## [The request]
Repeat exactly the lines from the one containing "Write part 2" through the one containing "the hollow nose.", both lines included, please, without any other lines.

----

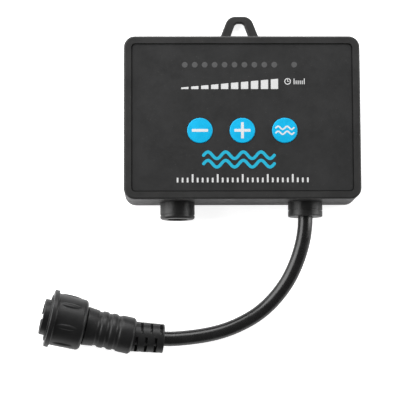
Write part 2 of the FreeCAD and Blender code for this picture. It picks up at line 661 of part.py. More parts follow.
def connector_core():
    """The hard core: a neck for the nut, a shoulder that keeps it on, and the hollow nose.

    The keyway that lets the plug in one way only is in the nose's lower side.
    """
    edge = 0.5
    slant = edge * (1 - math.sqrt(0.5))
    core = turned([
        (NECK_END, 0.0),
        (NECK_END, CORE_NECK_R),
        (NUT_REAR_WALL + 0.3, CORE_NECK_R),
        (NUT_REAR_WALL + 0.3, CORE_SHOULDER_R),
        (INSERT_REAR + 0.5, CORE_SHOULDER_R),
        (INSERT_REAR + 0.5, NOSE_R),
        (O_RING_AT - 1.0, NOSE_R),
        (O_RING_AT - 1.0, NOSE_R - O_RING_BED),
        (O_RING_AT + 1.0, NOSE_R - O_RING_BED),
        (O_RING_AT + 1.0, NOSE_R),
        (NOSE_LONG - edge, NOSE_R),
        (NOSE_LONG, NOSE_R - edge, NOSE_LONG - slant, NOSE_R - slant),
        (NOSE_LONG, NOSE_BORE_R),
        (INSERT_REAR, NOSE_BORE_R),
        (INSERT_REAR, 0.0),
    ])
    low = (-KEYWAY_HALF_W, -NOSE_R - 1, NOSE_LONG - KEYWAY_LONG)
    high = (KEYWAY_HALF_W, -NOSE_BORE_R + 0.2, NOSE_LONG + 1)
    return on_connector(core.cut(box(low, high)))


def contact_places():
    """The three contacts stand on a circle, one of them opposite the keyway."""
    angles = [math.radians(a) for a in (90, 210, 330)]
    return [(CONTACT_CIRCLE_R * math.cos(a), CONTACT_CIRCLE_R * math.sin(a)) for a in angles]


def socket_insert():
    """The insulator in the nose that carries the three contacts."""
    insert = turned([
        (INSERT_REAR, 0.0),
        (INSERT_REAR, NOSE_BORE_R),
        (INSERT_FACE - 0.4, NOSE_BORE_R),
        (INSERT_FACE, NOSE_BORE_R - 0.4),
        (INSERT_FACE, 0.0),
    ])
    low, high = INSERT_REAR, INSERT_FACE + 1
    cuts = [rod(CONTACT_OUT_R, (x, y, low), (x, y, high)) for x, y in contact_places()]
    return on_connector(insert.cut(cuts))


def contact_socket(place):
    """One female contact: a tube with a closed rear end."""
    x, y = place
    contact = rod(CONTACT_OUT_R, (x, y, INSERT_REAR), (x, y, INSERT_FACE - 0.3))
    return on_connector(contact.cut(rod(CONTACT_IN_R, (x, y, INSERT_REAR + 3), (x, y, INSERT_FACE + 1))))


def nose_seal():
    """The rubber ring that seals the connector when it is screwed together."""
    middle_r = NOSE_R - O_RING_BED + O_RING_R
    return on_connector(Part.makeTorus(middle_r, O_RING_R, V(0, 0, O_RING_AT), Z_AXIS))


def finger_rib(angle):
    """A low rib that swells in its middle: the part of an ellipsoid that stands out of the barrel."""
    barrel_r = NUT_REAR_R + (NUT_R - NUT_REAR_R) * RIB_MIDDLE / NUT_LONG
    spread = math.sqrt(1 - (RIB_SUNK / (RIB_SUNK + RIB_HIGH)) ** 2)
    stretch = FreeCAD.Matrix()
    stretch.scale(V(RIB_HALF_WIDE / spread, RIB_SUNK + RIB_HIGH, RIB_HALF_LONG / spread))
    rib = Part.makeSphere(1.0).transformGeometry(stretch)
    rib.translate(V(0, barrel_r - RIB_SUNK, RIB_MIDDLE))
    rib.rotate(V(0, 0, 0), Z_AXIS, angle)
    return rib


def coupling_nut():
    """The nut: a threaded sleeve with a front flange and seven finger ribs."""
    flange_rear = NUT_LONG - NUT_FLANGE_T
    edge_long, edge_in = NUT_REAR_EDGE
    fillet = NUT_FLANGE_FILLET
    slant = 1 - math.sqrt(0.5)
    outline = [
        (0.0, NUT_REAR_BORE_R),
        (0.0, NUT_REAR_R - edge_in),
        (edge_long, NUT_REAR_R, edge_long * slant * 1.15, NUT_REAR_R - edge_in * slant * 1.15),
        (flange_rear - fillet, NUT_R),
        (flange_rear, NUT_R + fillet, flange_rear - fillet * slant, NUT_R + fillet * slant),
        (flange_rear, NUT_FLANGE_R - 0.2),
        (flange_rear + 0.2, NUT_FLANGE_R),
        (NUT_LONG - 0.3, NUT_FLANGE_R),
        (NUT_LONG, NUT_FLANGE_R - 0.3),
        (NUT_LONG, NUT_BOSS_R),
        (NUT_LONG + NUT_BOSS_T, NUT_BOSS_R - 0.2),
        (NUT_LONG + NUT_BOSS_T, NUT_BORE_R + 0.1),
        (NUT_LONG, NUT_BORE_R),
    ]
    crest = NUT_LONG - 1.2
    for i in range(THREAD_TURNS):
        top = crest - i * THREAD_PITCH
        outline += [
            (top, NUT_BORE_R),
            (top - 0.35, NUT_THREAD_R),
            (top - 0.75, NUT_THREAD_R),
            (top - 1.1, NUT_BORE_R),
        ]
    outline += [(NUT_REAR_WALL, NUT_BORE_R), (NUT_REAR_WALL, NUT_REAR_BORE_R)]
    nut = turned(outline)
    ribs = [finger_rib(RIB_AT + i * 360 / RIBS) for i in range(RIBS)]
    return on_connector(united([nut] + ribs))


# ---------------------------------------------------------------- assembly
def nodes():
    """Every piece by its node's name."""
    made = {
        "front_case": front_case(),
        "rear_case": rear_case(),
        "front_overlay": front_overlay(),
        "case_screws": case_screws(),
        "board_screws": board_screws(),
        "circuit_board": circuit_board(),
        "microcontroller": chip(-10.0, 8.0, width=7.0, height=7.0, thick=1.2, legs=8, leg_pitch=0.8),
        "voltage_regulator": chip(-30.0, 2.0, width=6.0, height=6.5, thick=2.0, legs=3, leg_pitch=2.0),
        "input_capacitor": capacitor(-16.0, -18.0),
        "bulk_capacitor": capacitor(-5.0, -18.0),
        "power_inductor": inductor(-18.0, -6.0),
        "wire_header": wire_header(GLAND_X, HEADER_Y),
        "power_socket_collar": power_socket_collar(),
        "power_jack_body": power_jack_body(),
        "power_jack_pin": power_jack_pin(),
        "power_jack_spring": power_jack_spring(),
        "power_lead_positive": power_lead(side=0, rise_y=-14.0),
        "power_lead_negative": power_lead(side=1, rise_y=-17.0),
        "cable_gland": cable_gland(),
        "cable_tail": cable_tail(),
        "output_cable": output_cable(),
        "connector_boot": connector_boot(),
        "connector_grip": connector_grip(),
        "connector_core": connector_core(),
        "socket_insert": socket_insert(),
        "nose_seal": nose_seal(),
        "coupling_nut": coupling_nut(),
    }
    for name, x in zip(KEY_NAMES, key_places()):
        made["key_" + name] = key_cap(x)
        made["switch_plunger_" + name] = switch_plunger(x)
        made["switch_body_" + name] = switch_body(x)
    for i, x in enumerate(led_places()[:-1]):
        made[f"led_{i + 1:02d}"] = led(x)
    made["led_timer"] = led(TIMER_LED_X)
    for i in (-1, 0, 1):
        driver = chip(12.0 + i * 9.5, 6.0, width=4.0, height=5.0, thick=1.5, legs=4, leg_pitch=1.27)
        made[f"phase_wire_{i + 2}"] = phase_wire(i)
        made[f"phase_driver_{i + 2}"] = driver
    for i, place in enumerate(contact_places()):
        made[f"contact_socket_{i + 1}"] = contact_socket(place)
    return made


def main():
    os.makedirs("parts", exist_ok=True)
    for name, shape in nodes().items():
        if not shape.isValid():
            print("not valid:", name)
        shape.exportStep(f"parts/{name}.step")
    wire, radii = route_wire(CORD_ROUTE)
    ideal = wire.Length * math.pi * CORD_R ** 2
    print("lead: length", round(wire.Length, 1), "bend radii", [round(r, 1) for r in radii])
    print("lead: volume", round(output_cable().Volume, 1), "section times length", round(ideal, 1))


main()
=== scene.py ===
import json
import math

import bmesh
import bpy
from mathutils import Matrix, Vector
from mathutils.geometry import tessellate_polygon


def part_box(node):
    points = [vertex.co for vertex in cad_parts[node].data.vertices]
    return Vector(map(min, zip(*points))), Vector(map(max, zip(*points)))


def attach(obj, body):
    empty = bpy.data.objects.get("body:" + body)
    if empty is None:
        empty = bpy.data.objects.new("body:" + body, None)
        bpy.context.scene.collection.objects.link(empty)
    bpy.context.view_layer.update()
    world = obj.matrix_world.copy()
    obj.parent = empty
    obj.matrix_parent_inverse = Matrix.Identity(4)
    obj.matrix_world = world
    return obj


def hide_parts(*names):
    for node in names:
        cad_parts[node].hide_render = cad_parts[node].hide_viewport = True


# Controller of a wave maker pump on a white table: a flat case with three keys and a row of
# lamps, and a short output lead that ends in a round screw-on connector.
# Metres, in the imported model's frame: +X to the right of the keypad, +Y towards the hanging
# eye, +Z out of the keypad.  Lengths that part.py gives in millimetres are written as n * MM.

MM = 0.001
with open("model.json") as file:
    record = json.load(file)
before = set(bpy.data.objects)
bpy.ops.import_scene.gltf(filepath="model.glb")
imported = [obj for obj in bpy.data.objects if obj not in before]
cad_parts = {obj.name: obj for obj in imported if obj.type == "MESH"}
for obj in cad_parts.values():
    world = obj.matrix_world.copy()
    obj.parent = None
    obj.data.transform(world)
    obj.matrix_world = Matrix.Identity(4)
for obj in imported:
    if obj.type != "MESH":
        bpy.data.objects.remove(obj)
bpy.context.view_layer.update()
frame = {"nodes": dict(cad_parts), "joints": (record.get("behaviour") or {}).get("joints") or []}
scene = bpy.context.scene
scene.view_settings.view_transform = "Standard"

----

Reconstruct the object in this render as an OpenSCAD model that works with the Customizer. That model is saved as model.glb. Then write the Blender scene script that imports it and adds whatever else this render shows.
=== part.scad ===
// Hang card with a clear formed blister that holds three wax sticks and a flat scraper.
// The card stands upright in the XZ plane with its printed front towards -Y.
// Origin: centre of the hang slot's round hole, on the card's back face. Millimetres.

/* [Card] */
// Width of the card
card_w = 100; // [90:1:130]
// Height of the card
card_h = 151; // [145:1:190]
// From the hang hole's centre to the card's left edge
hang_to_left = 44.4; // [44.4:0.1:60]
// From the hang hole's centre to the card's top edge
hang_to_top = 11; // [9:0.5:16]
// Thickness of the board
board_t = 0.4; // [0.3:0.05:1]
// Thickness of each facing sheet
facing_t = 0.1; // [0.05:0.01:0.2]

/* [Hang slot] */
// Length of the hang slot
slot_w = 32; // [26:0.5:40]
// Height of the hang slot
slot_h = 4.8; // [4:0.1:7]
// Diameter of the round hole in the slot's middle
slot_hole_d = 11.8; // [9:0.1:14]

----

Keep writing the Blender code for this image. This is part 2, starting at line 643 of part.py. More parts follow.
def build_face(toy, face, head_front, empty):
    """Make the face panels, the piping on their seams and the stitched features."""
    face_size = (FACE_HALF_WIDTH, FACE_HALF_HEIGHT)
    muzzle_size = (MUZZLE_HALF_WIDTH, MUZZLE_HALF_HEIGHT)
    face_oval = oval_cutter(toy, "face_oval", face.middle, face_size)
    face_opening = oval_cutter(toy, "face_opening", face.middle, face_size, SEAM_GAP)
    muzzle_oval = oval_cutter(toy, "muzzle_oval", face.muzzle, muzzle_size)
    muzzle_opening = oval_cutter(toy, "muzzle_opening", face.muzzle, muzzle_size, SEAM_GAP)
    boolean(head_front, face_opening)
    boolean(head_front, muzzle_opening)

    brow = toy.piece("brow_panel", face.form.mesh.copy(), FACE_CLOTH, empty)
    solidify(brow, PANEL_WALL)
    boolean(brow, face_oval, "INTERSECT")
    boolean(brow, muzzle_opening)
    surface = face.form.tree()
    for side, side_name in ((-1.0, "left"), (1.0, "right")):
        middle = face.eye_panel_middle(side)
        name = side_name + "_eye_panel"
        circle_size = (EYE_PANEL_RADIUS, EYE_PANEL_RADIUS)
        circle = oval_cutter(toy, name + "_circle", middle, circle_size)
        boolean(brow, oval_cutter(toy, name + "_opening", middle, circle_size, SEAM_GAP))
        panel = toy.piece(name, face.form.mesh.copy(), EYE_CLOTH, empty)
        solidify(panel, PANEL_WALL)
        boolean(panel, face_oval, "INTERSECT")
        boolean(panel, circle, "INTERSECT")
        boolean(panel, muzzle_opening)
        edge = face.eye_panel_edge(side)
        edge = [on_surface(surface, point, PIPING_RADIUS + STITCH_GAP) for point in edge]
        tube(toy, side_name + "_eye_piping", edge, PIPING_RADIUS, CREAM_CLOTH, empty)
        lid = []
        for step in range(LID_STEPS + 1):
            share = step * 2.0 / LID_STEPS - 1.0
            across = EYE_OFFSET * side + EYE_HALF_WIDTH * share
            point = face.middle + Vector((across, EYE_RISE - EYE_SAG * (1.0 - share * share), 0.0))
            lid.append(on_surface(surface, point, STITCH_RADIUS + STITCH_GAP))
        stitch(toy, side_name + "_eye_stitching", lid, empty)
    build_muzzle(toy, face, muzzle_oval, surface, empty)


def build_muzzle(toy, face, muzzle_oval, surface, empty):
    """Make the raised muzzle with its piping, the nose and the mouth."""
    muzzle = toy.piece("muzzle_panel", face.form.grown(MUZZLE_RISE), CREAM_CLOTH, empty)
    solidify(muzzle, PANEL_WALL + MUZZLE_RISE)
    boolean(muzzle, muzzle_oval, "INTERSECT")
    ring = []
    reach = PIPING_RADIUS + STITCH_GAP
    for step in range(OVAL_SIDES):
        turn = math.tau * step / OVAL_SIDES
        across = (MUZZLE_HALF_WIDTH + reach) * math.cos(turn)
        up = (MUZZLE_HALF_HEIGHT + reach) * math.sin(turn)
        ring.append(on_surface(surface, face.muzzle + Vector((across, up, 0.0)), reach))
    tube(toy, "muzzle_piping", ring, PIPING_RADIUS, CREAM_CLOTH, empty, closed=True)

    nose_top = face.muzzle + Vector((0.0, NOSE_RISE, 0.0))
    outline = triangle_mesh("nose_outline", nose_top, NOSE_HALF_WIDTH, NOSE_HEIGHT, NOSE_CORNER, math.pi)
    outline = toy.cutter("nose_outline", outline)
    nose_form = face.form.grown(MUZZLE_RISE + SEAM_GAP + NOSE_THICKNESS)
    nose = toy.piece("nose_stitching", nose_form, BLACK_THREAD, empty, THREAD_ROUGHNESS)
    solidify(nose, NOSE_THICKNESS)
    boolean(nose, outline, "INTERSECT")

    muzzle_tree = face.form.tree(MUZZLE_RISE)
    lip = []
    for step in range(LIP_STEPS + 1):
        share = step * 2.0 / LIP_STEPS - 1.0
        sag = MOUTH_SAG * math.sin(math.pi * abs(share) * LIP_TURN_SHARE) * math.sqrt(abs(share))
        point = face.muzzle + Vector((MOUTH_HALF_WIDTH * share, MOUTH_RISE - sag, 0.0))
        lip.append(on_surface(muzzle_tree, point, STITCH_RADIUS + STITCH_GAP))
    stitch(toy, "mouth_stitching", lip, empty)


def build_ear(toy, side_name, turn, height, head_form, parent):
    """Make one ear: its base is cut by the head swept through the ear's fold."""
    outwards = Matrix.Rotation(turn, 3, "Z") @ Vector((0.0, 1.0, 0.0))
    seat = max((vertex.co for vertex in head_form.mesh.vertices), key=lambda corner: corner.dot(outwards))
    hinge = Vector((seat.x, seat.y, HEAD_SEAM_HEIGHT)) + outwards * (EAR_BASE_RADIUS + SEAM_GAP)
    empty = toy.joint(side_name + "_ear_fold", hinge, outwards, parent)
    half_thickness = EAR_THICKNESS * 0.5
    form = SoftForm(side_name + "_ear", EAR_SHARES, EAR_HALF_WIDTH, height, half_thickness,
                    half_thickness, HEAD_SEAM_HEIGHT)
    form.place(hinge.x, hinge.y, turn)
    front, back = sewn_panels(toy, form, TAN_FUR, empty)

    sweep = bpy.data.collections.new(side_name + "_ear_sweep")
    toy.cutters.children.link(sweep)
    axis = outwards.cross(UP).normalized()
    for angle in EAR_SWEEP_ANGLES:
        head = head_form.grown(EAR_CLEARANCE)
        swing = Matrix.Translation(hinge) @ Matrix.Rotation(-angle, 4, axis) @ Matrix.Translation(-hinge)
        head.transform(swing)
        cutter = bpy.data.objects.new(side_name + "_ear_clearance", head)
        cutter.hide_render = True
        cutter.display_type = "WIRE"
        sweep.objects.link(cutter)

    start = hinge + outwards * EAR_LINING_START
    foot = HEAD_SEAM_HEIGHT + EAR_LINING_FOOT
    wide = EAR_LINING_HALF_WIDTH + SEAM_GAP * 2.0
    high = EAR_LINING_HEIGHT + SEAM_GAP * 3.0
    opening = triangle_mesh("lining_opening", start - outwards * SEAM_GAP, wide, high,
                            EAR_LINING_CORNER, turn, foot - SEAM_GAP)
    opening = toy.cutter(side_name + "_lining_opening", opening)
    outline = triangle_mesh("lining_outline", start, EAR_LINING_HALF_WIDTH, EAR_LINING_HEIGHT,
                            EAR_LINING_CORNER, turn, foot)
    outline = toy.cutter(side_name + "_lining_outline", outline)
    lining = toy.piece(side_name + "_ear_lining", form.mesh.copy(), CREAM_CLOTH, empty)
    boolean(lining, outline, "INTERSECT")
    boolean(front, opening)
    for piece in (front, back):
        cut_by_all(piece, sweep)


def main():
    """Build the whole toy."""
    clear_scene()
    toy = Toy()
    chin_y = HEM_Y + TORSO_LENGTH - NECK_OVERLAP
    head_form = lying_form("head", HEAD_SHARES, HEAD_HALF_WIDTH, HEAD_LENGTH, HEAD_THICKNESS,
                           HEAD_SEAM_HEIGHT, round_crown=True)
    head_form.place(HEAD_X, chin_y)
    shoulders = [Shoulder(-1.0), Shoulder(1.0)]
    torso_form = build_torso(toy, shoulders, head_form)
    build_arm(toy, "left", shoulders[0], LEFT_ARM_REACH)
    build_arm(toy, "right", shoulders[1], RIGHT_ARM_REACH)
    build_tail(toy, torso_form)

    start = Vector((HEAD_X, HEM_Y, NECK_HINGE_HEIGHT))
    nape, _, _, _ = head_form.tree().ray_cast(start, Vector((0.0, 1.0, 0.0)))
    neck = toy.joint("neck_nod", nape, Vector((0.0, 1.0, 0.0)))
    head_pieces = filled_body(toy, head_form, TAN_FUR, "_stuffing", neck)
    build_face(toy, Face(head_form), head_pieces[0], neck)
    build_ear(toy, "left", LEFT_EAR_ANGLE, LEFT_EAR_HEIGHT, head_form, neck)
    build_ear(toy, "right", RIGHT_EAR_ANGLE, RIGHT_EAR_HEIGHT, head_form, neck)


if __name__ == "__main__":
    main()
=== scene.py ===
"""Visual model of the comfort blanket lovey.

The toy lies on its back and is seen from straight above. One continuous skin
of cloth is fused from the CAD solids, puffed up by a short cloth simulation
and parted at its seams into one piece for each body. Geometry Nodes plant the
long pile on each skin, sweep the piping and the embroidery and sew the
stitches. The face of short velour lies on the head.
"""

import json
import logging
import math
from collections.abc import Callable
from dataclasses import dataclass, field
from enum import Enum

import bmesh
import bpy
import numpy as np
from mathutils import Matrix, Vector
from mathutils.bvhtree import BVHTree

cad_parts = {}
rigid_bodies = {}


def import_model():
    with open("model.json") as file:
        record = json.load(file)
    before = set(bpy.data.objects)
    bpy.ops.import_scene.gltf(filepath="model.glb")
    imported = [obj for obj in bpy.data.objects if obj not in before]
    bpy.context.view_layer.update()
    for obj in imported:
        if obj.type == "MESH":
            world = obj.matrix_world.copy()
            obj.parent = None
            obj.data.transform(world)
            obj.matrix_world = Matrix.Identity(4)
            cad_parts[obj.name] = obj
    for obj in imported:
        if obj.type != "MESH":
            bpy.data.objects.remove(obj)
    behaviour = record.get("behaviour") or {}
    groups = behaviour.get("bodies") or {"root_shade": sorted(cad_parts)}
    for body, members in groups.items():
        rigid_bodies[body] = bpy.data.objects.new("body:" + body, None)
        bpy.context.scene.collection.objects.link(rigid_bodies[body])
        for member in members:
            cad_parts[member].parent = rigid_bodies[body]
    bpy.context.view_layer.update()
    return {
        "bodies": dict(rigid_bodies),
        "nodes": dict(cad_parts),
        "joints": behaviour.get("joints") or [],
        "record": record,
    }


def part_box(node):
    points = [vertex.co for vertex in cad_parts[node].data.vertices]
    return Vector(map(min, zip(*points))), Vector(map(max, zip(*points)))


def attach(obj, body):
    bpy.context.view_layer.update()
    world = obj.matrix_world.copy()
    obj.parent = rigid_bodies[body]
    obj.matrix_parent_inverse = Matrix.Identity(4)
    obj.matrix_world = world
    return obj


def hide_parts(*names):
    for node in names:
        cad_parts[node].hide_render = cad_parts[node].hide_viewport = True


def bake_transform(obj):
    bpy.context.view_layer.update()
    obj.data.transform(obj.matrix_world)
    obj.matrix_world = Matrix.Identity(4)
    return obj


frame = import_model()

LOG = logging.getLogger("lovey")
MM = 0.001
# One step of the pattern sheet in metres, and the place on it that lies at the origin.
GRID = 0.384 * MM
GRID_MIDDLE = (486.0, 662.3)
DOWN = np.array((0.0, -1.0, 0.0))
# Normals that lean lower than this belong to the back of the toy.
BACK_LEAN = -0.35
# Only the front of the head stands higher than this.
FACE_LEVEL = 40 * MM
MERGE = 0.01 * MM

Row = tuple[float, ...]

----

## [Output of the task]
Write part 2 of the FreeCAD and Blender code for this picture. It picks up at line 661 of part.py. More parts follow.
def connector_core():
    """The hard core: a neck for the nut, a shoulder that keeps it on, and the hollow nose.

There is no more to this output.